Minimum reproducible example

I’m using the code from the following repository: https://github.com/saicoco/mxnet_image_caption

Everything is identical, except I use my own dataset. I’ve preprocessed the data identical to what this implementation expects (originally used the Flickr8k dataset).

What have you tried to solve it?

I basically need some help trying to understand where this error is coming from – in particular, why param_.num_output is set to 47.
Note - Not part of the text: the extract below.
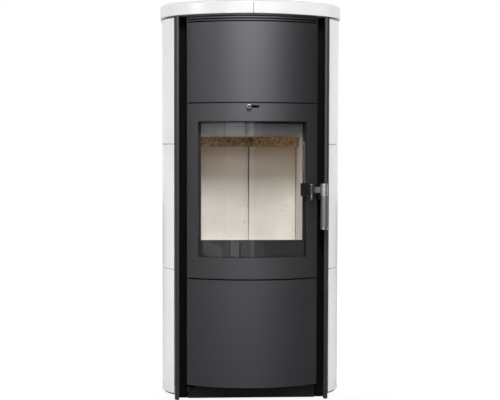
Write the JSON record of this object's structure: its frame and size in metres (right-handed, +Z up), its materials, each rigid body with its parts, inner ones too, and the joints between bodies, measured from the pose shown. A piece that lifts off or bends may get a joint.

  1. The error message is thrown here: https://github.com/apache/incubator-mxnet/blob/master/src/operator/slice_channel-inl.h#L208

  2. num_outputs seems to be set here: https://github.com/apache/incubator-mxnet/blob/master/python/mxnet/module/base_module.py#L385 … although this happens after self.forward is called, but the error message seems to be thrown before num_outputs is set


#2

Hi @pn-train,

Given this error happens during the scoring of the model, I’d double check your evaluation data if I were you.
As a simple test, you could calling fit with the eval_data set to your training data and see if that runs (obviously ignoring the metrics returned!). If it does, confirm that you’re applying the same pre-processing steps to your evaluation data. If it doesn’t, could you provide a few more details on the processing of your data, including some samples ideally.